■ EXERCISE INSTRUCTIONS:
Can the data below be echoed back word for word?
— start MATERIAL —
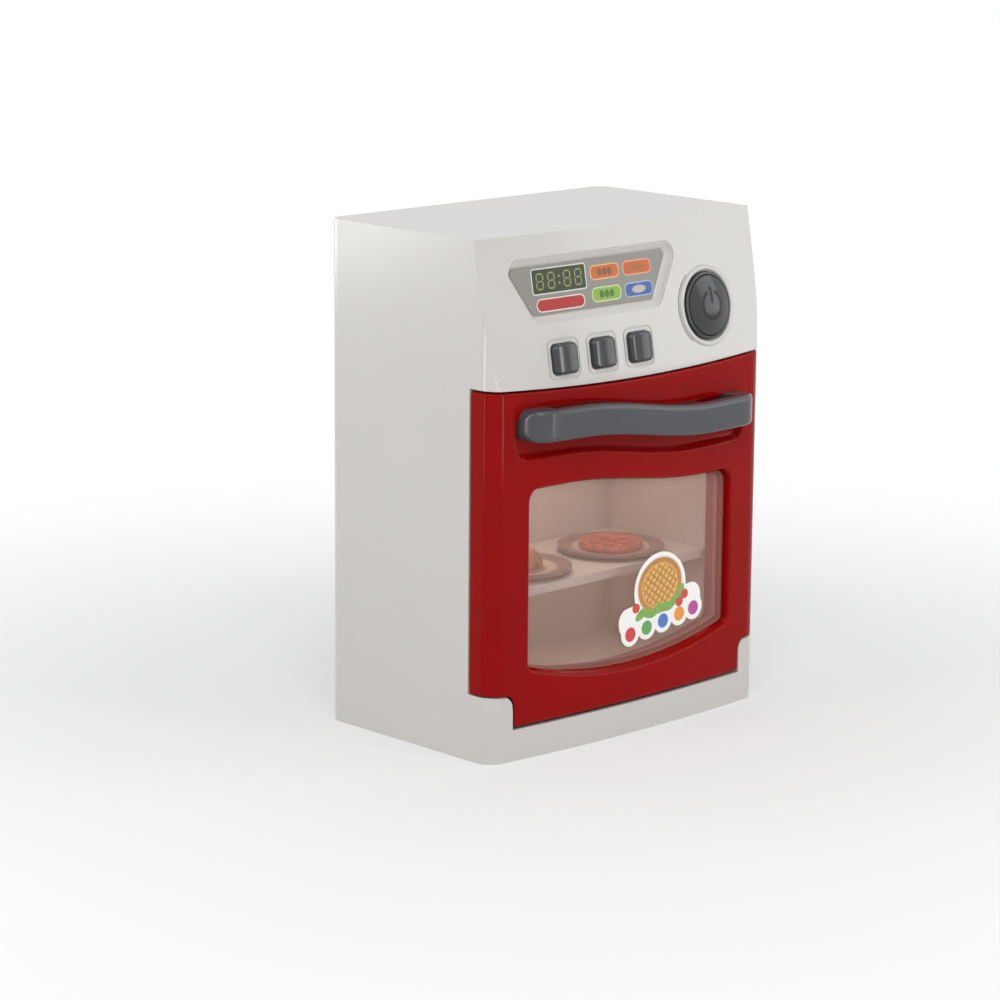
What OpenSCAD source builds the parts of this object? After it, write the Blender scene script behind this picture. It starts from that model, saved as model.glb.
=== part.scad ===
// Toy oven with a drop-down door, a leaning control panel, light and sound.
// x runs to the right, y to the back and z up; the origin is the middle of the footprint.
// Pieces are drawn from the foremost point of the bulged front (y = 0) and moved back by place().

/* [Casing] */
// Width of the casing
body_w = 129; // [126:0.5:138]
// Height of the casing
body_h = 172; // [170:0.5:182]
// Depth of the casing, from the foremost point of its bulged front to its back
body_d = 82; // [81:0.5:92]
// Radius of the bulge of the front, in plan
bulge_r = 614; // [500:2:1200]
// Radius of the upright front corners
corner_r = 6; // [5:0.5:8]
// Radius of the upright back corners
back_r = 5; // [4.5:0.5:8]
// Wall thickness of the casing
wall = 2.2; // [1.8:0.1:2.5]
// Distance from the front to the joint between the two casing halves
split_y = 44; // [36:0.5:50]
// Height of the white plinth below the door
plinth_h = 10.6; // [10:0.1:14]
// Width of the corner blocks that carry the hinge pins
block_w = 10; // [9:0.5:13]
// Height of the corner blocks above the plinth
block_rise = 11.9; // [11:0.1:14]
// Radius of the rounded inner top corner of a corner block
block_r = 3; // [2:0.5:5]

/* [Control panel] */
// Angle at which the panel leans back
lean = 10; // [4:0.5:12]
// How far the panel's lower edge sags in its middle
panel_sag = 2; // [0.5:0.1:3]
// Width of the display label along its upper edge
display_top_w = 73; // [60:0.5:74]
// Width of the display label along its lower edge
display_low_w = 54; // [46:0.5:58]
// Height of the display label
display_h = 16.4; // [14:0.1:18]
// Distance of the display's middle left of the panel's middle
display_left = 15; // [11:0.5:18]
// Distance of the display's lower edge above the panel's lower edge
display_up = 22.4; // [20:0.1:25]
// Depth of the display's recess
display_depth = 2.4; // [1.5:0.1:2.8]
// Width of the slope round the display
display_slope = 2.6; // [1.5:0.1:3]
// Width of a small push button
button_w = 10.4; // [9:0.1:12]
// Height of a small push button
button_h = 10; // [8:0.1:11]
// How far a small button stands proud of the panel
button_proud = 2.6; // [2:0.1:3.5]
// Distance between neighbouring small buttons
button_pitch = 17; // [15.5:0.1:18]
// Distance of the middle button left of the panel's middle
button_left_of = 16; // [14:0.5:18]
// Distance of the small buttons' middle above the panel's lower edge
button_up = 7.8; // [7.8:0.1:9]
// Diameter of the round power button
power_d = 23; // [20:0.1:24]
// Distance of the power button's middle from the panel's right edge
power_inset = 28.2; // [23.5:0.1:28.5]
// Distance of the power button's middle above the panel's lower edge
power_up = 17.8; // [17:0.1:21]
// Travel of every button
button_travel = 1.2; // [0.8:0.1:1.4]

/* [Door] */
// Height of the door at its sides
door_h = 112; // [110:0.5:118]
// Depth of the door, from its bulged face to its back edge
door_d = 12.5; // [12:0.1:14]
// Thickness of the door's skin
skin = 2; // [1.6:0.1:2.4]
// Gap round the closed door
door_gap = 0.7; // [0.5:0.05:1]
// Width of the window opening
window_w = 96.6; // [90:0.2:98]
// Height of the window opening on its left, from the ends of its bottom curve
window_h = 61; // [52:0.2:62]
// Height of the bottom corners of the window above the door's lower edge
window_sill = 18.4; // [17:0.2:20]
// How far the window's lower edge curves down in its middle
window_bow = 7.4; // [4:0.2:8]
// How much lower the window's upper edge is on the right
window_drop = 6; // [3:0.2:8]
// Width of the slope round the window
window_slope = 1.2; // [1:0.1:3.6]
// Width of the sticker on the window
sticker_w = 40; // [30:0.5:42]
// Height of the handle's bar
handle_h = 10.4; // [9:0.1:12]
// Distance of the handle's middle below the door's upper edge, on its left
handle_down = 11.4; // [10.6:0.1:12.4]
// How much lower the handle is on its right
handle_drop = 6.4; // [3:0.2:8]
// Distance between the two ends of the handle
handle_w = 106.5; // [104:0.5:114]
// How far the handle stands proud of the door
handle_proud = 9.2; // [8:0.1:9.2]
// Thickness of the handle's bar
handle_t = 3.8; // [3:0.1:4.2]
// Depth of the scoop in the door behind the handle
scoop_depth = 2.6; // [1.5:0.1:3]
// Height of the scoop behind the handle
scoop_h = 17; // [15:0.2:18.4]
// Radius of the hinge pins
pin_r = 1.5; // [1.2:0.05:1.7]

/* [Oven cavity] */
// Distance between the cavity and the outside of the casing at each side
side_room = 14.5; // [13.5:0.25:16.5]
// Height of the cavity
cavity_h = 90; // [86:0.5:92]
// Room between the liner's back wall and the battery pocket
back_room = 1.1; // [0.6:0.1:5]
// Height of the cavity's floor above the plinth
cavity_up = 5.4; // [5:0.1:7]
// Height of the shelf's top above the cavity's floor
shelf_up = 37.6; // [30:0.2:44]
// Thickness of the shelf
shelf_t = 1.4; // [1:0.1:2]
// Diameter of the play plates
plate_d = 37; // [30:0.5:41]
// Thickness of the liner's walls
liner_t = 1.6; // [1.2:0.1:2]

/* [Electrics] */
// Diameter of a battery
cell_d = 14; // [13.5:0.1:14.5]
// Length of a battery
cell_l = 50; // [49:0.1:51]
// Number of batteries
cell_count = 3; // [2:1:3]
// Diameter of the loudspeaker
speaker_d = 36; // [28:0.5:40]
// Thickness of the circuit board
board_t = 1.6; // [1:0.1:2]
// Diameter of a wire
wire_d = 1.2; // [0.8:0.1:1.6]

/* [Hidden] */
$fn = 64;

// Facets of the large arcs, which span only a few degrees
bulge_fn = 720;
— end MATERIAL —
■ THE ANSWER:
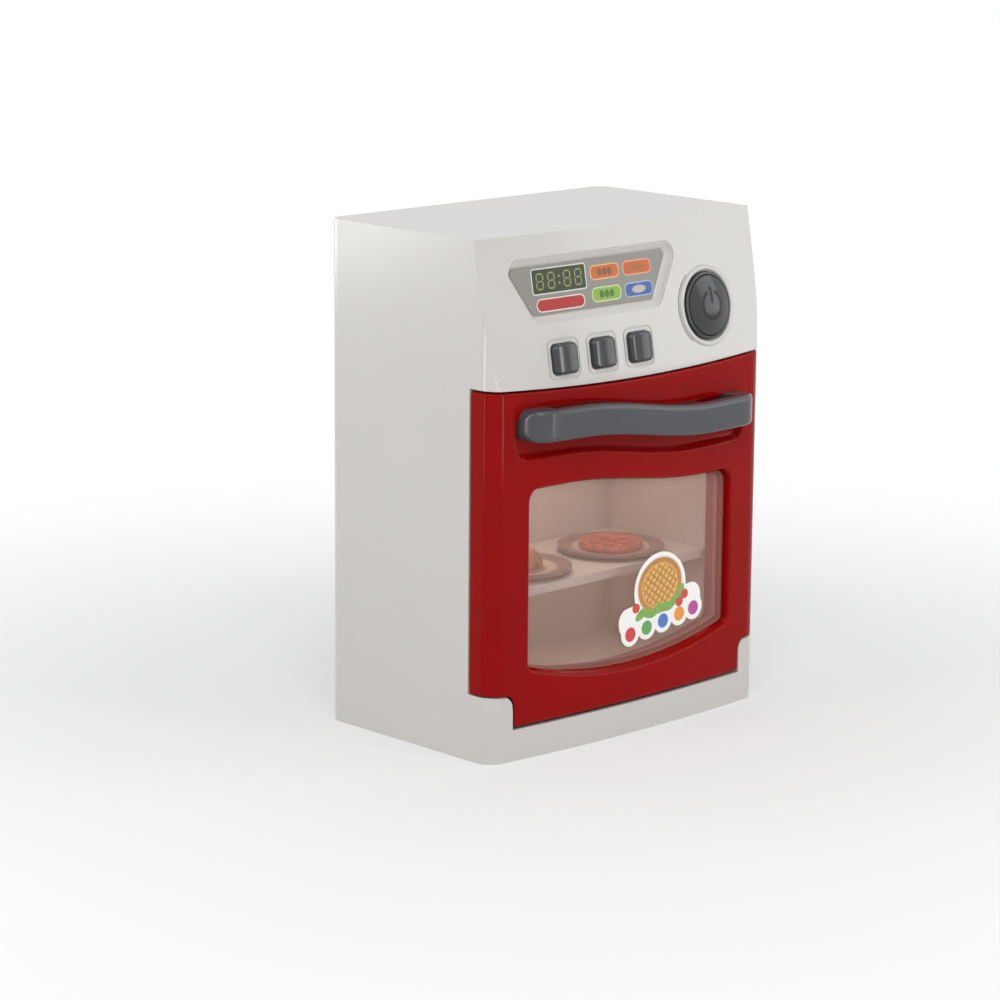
What OpenSCAD source builds the parts of this object? After it, write the Blender scene script behind this picture. It starts from that model, saved as model.glb.
=== part.scad ===
// Toy oven with a drop-down door, a leaning control panel, light and sound.
// x runs to the right, y to the back and z up; the origin is the middle of the footprint.
// Pieces are drawn from the foremost point of the bulged front (y = 0) and moved back by place().

/* [Casing] */
// Width of the casing
body_w = 129; // [126:0.5:138]
// Height of the casing
body_h = 172; // [170:0.5:182]
// Depth of the casing, from the foremost point of its bulged front to its back
body_d = 82; // [81:0.5:92]
// Radius of the bulge of the front, in plan
bulge_r = 614; // [500:2:1200]
// Radius of the upright front corners
corner_r = 6; // [5:0.5:8]
// Radius of the upright back corners
back_r = 5; // [4.5:0.5:8]
// Wall thickness of the casing
wall = 2.2; // [1.8:0.1:2.5]
// Distance from the front to the joint between the two casing halves
split_y = 44; // [36:0.5:50]
// Height of the white plinth below the door
plinth_h = 10.6; // [10:0.1:14]
// Width of the corner blocks that carry the hinge pins
block_w = 10; // [9:0.5:13]
// Height of the corner blocks above the plinth
block_rise = 11.9; // [11:0.1:14]
// Radius of the rounded inner top corner of a corner block
block_r = 3; // [2:0.5:5]

/* [Control panel] */
// Angle at which the panel leans back
lean = 10; // [4:0.5:12]
// How far the panel's lower edge sags in its middle
panel_sag = 2; // [0.5:0.1:3]
// Width of the display label along its upper edge
display_top_w = 73; // [60:0.5:74]
// Width of the display label along its lower edge
display_low_w = 54; // [46:0.5:58]
// Height of the display label
display_h = 16.4; // [14:0.1:18]
// Distance of the display's middle left of the panel's middle
display_left = 15; // [11:0.5:18]
// Distance of the display's lower edge above the panel's lower edge
display_up = 22.4; // [20:0.1:25]
// Depth of the display's recess
display_depth = 2.4; // [1.5:0.1:2.8]
// Width of the slope round the display
display_slope = 2.6; // [1.5:0.1:3]
// Width of a small push button
button_w = 10.4; // [9:0.1:12]
// Height of a small push button
button_h = 10; // [8:0.1:11]
// How far a small button stands proud of the panel
button_proud = 2.6; // [2:0.1:3.5]
// Distance between neighbouring small buttons
button_pitch = 17; // [15.5:0.1:18]
// Distance of the middle button left of the panel's middle
button_left_of = 16; // [14:0.5:18]
// Distance of the small buttons' middle above the panel's lower edge
button_up = 7.8; // [7.8:0.1:9]
// Diameter of the round power button
power_d = 23; // [20:0.1:24]
// Distance of the power button's middle from the panel's right edge
power_inset = 28.2; // [23.5:0.1:28.5]
// Distance of the power button's middle above the panel's lower edge
power_up = 17.8; // [17:0.1:21]
// Travel of every button
button_travel = 1.2; // [0.8:0.1:1.4]

/* [Door] */
// Height of the door at its sides
door_h = 112; // [110:0.5:118]
// Depth of the door, from its bulged face to its back edge
door_d = 12.5; // [12:0.1:14]
// Thickness of the door's skin
skin = 2; // [1.6:0.1:2.4]
// Gap round the closed door
door_gap = 0.7; // [0.5:0.05:1]
// Width of the window opening
window_w = 96.6; // [90:0.2:98]
// Height of the window opening on its left, from the ends of its bottom curve
window_h = 61; // [52:0.2:62]
// Height of the bottom corners of the window above the door's lower edge
window_sill = 18.4; // [17:0.2:20]
// How far the window's lower edge curves down in its middle
window_bow = 7.4; // [4:0.2:8]
// How much lower the window's upper edge is on the right
window_drop = 6; // [3:0.2:8]
// Width of the slope round the window
window_slope = 1.2; // [1:0.1:3.6]
// Width of the sticker on the window
sticker_w = 40; // [30:0.5:42]
// Height of the handle's bar
handle_h = 10.4; // [9:0.1:12]
// Distance of the handle's middle below the door's upper edge, on its left
handle_down = 11.4; // [10.6:0.1:12.4]
// How much lower the handle is on its right
handle_drop = 6.4; // [3:0.2:8]
// Distance between the two ends of the handle
handle_w = 106.5; // [104:0.5:114]
// How far the handle stands proud of the door
handle_proud = 9.2; // [8:0.1:9.2]
// Thickness of the handle's bar
handle_t = 3.8; // [3:0.1:4.2]
// Depth of the scoop in the door behind the handle
scoop_depth = 2.6; // [1.5:0.1:3]
// Height of the scoop behind the handle
scoop_h = 17; // [15:0.2:18.4]
// Radius of the hinge pins
pin_r = 1.5; // [1.2:0.05:1.7]

/* [Oven cavity] */
// Distance between the cavity and the outside of the casing at each side
side_room = 14.5; // [13.5:0.25:16.5]
// Height of the cavity
cavity_h = 90; // [86:0.5:92]
// Room between the liner's back wall and the battery pocket
back_room = 1.1; // [0.6:0.1:5]
// Height of the cavity's floor above the plinth
cavity_up = 5.4; // [5:0.1:7]
// Height of the shelf's top above the cavity's floor
shelf_up = 37.6; // [30:0.2:44]
// Thickness of the shelf
shelf_t = 1.4; // [1:0.1:2]
// Diameter of the play plates
plate_d = 37; // [30:0.5:41]
// Thickness of the liner's walls
liner_t = 1.6; // [1.2:0.1:2]

/* [Electrics] */
// Diameter of a battery
cell_d = 14; // [13.5:0.1:14.5]
// Length of a battery
cell_l = 50; // [49:0.1:51]
// Number of batteries
cell_count = 3; // [2:1:3]
// Diameter of the loudspeaker
speaker_d = 36; // [28:0.5:40]
// Thickness of the circuit board
board_t = 1.6; // [1:0.1:2]
// Diameter of a wire
wire_d = 1.2; // [0.8:0.1:1.6]

/* [Hidden] */
$fn = 64;

// Facets of the large arcs, which span only a few degrees
bulge_fn = 720;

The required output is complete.